The Return
Jason hasn't been at Gleason's Gym in six years. He and his wife moved to San Diego. Now they're in town trailing a three year old son -- Winston. They all look great. I love getting in touch with my past, especially when yesterday visits me in the gym. Gleason's is my memory. My students are my bridge to myself. I walk over to them and shake the hands of continuity.
Jason's wife Angela took lessons with me ahead of Jason. Then she brought him into the gym. I looked forward to their lessons not to teach them but to chat with them. They were fun and two of the few people in Brooklyn who were conservative. I felt like we were a hidden coven that had to keep our opinions away from the liberals who could not tolerate dissension.
Angela and Winston go out for a walk while I give Jason a lesson. I'm shocked by how much he remembers. His footwork is great, his hook comes from the body not the arm and his straight left could take my nose off.
"Man, I must have taught you well," I say, giggling.

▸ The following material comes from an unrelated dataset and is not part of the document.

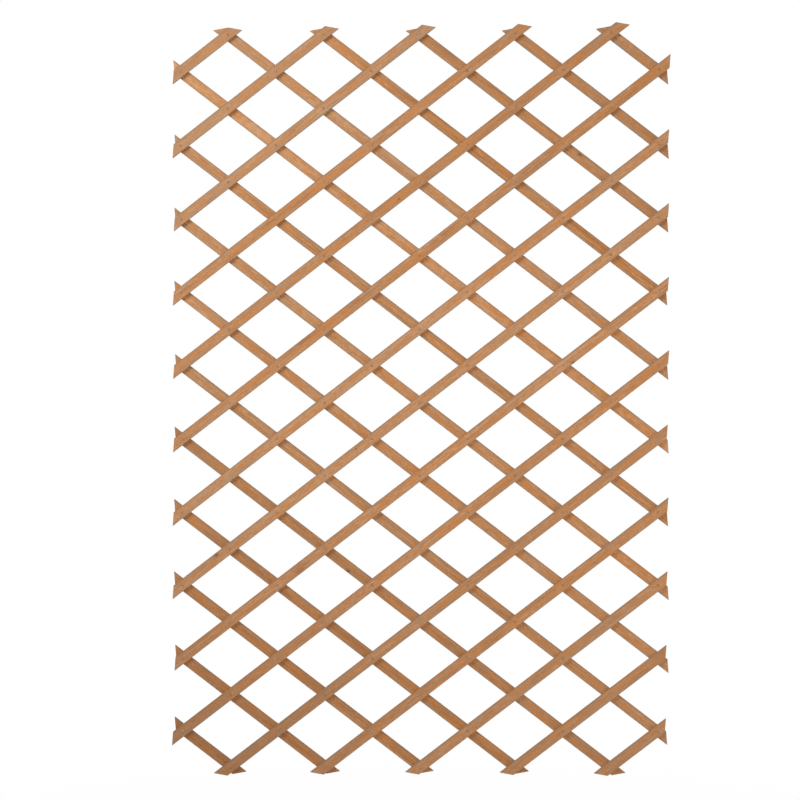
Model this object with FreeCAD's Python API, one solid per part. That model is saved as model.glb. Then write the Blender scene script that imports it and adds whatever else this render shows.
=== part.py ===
# Expanding garden trellis: two layers of straight wooden laths that cross like scissors,
# with one rivet through every crossing, so that the whole lattice opens and closes as one.
# The front layer rises to the right and the back layer falls to the right.
# Millimetres, +Z up, X across the panel, and the front faces -Y. The origin is at the centre
# crossing, in the plane of the rivets' rear ends, which is the plane of the wall behind.
import FreeCAD, Part
import math
import os

# Lattice, opened as in the photograph
COLUMN_COUNT = 5
ROW_COUNT = 10
RIVET_PITCH = 144.0
LATH_ANGLE = 37.6

# Laths: RIVET_PITCH runs along a lath, and its ends reach END_OVERHANG past the last rivet
LATH_WIDTH = 25.0
LATH_THICKNESS = 6.0
END_OVERHANG = 25.0
END_CUT_ANGLE = 48.0

# Rivets: a low head in front, a rolled tail behind
SHANK_DIAMETER = 3.0
HEAD_DIAMETER = 5.2
HEAD_TOP_DIAMETER = 3.6
HEAD_HEIGHT = 1.2
TAIL_DIAMETER = 4.8
TAIL_END_DIAMETER = 4.0
TAIL_HEIGHT = 1.2

# Running clearances: between the layers, and round the shank and before the tail
LAYER_GAP = 0.2
RIVET_CLEARANCE = 0.1

# Length by which a drill passes both faces of a lath
OVERRUN = 1.0

# Rivets and bores repeat at every crossing, so that few sides stand for their round form
ROUND_SIDES = 6

# The laths were cut by hand to uneven lengths. Each lath's two overhangs, as shares of
# END_OVERHANG, from the lath at the upper left corner (front) or lower left corner (back).
FRONT_LEFT_SHARES = (0.85, 0.9, 0.8, 0.95, 0.95, 1.0, 1.1, 1.15, 0.95, 1.3, 1.2, 1.0, 0.95, 1.0, 1.1)
FRONT_RIGHT_SHARES = (0.9, 1.05, 1.2, 1.25, 1.45, 1.35, 1.2, 1.2, 1.2, 1.25, 1.1, 1.2, 1.1, 1.0, 0.95)
BACK_LEFT_SHARES = (1.0, 0.9, 1.0, 0.95, 0.85, 0.75, 0.8, 0.75, 0.7, 0.8, 0.95, 0.8, 0.75, 0.7, 0.9)
BACK_RIGHT_SHARES = (1.05, 0.95, 0.85, 0.9, 1.1, 1.15, 1.3, 1.3, 1.2, 1.25, 1.2, 1.05, 1.15, 1.2, 1.1)

# Depths, counted forwards from the wall plane
TAIL_SEAT = TAIL_HEIGHT
BACK_LAYER = TAIL_SEAT + RIVET_CLEARANCE
FRONT_LAYER = BACK_LAYER + LATH_THICKNESS + LAYER_GAP
HEAD_SEAT = FRONT_LAYER + LATH_THICKNESS
HEAD_FRONT = HEAD_SEAT + HEAD_HEIGHT

# Half a diamond's width and height between rivets
SLOPE = math.radians(LATH_ANGLE)
COLUMN_STEP = RIVET_PITCH * math.cos(SLOPE)
ROW_STEP = RIVET_PITCH * math.sin(SLOPE)

LAST_COLUMN = 2 * COLUMN_COUNT
LAST_ROW = 2 * ROW_COUNT

# Both families rise (+1) or fall (-1) to the right
FRONT = 1
BACK = -1


def rivet_places():
    """Grid places (column, row) of all crossings. Rows count down from the top, and every
    second place of the grid is a crossing, the centre one included."""
    return [
        (column, row)
        for row in range(LAST_ROW + 1)
        for column in range(LAST_COLUMN + 1)
        if (column - COLUMN_COUNT + row - ROW_COUNT) % 2 == 0
    ]


def place_in_panel(column, row):
    """X and Z of a crossing."""
    return (column - COLUMN_COUNT) * COLUMN_STEP, (ROW_COUNT - row) * ROW_STEP


def lath_lines(family):
    """The crossings under each lath of a family, each lath from left to right. The first lath
    cuts the upper left corner (front) or the lower left corner (back)."""
    lines = {}
    for column, row in rivet_places():
        lines.setdefault(column + family * row, []).append((column, row))
    return [sorted(lines[key]) for key in sorted(lines) if len(lines[key]) > 1]


def polygon_prism(points, near, depth):
    """A prism over a polygon of (x, z) points, from the depth near to near + depth."""
    corners = [FreeCAD.Vector(x, -near, z) for x, z in points]
    return Part.Face(Part.makePolygon(corners + corners[:1])).extrude(FreeCAD.Vector(0, -depth, 0))


def round_ring(x, z, radius):
    """Corners of the many-sided circle that stands for a round outline."""
    turn = 2 * math.pi / ROUND_SIDES
    return [(x + radius * math.cos(n * turn), z + radius * math.sin(n * turn)) for n in range(ROUND_SIDES)]


def end_lean(family, at_side):
    """Which edge of a lath is the longer at its left end: +1 the upper one, -1 the lower one.
    Cuts at the panel's sides are nearly upright, and cuts along its top and foot nearly level."""
    return -family if at_side else family


def lath_outline(family, line, left_overhang, right_overhang):
    """The lath's four corners, with slanting cuts across both ends."""
    along = (math.cos(SLOPE), family * math.sin(SLOPE))
    across = (-along[1], along[0])
    cut_run = LATH_WIDTH / 2 / math.tan(math.radians(END_CUT_ANGLE))
    left_lean = end_lean(family, line[0][0] == 0)
    right_lean = -end_lean(family, line[-1][0] == LAST_COLUMN)
    length = (len(line) - 1) * RIVET_PITCH
    corners = [
        (-left_overhang + left_lean * cut_run, -1),
        (length + right_overhang - right_lean * cut_run, -1),
        (length + right_overhang + right_lean * cut_run, 1),
        (-left_overhang - left_lean * cut_run, 1),
    ]
    x, z = place_in_panel(*line[0])
    return [
        (x + run * along[0] + side * LATH_WIDTH / 2 * across[0],
         z + run * along[1] + side * LATH_WIDTH / 2 * across[1])
        for run, side in corners
    ]


def lath(family, line, left_share, right_share):
    """One lath with a rivet bore at each of its crossings."""
    near = FRONT_LAYER if family == FRONT else BACK_LAYER
    outline = lath_outline(family, line, left_share * END_OVERHANG, right_share * END_OVERHANG)
    bore_radius = (SHANK_DIAMETER / 2 + RIVET_CLEARANCE) / math.cos(math.pi / ROUND_SIDES)
    drills = [
        polygon_prism(
            round_ring(*place_in_panel(column, row), bore_radius),
            near - OVERRUN,
            LATH_THICKNESS + 2 * OVERRUN,
        )
        for column, row in line
    ]
    return polygon_prism(outline, near, LATH_THICKNESS).cut(Part.makeCompound(drills))


def rivet(column, row):
    """One rivet as a turned form: its profile of (depth, diameter) from the tail's end to the head."""
    profile = (
        (0, TAIL_END_DIAMETER),
        (TAIL_SEAT, TAIL_DIAMETER),
        (TAIL_SEAT, SHANK_DIAMETER),
        (HEAD_SEAT, SHANK_DIAMETER),
        (HEAD_SEAT, HEAD_DIAMETER),
        (HEAD_FRONT, HEAD_TOP_DIAMETER),
    )
    rings = []
    for depth, diameter in profile:
        ring = round_ring(*place_in_panel(column, row), diameter / 2)
        rings.append([FreeCAD.Vector(x, -depth, z) for x, z in ring])
    outlines = [rings[0][::-1], rings[-1]]
    for ring, following in zip(rings, rings[1:]):
        for n in range(ROUND_SIDES):
            outlines.append([ring[n - 1], ring[n], following[n], following[n - 1]])
    faces = [Part.Face(Part.makePolygon(corners + corners[:1])) for corners in outlines]
    return Part.Solid(Part.Shell(faces)).removeSplitter()


def export(node, solids):
    shape = solids[0] if len(solids) == 1 else Part.makeCompound(solids)
    shape.exportStep(os.path.join("parts", node + ".step"))


def main():
    os.makedirs("parts", exist_ok=True)
    centre = (COLUMN_COUNT, ROW_COUNT)
    front_lines = lath_lines(FRONT)
    back_lines = lath_lines(BACK)
    for number, line in enumerate(front_lines):
        left_share = FRONT_LEFT_SHARES[number % len(FRONT_LEFT_SHARES)]
        right_share = FRONT_RIGHT_SHARES[number % len(FRONT_RIGHT_SHARES)]
        export(f"front_lath_{number + 1:02d}", [lath(FRONT, line, left_share, right_share)])
        rivets = [rivet(*place) for place in line if place != centre]
        export(f"rivets_{number + 1:02d}", rivets)
    for number, line in enumerate(back_lines):
        left_share = BACK_LEFT_SHARES[number % len(BACK_LEFT_SHARES)]
        right_share = BACK_RIGHT_SHARES[number % len(BACK_RIGHT_SHARES)]
        export(f"back_lath_{number + 1:02d}", [lath(BACK, line, left_share, right_share)])
    export("centre_rivet", [rivet(*centre)])


main()
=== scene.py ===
import math

import bpy
from mathutils import Matrix, Vector


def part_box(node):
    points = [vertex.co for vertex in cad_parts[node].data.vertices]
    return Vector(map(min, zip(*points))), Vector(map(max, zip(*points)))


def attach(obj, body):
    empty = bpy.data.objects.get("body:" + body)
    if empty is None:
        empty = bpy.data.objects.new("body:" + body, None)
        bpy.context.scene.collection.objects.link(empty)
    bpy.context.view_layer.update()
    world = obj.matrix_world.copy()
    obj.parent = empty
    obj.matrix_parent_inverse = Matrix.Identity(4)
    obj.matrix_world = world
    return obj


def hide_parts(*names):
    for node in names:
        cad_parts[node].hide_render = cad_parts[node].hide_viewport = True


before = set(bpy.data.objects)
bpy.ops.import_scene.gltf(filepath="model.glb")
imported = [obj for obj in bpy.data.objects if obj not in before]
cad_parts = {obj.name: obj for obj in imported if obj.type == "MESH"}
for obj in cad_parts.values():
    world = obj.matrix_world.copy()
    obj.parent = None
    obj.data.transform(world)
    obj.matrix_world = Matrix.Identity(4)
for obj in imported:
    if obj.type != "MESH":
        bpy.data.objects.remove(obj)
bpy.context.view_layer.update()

# Expanding garden trellis: stained wooden laths crossing in two layers, with one rivet through
# every crossing. Metres, +Z up, and the front faces -Y, as in the frame.

MM = 0.001

# The lattice as it stands open
COLUMN_COUNT = 5
ROW_COUNT = 10
RIVET_PITCH = 144 * MM
LATH_SLOPE = math.radians(37.6)
FRONT_LATHS = 15
BACK_LATHS = 15
FRONT = 1
BACK = -1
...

"You're the old professor," Jason says.
"I hope you're not voting for that clown Obama," I say. "He's ruined the economy, messed up the Middle East, abandoned Israel, kept us from drilling for oil and encouraged the OWS crowd to move towards revolution. When he came into office he bragged about uniting the country but he's the most divisive president we've ever had." The man is a dyspeptic beverage of lies."
"I'm not that Republican these days," he says, shyly, waiting for my response.
I'm shocked. He had been one of my few Republican acquaintances in Brooklyn. But I don't want to make a big deal of it. He's a friend. I don't want to turn him into a political debate like the liberals do. I don't want to make him fodder for an argument.
"Of course you're no longer that Republican. You live in California," I say.
"I don't like the Republicans' social stuff."
"What do you mean?" I ask.
"Aren't Republicans against abortions?" he says.
"Any human being who likes abortions is a monster. But, don't worry, Romney isn't going to make them illegal. If you can't take the blame, you shouldn't get the abortion," I say. "Do we have to try to feel good about every sin? I wouldn't want to knock anybody up. I'd pay for an abortion. But what does that make me? A creep. I accept it. I don't hide from responsibility," I say. "The problem is not having the abortion. It's being proud of it and bragging about it."
"I don't know."
"Don't you want to protect your son? You're in private equity. Do you want Obama shutting down Bain Capital and your firm? Obama encourages revolutionary activities by groups like OWS. He'll inflate the dollar to the point where there are riots. Do you want your house burned down in a riot because you have a rock star president who's plucking on the guitar strings of fire and liberal gullibility?" I say.
Angela and Winston come back into the gym. I go downstairs with all of them to get a sandwich and eat on a park bench. I don't bring up politics. I had already separated Jason from the herd and I hoped he was seeing things my way. Angela I wasn't sure of. And Winston was too young to vote.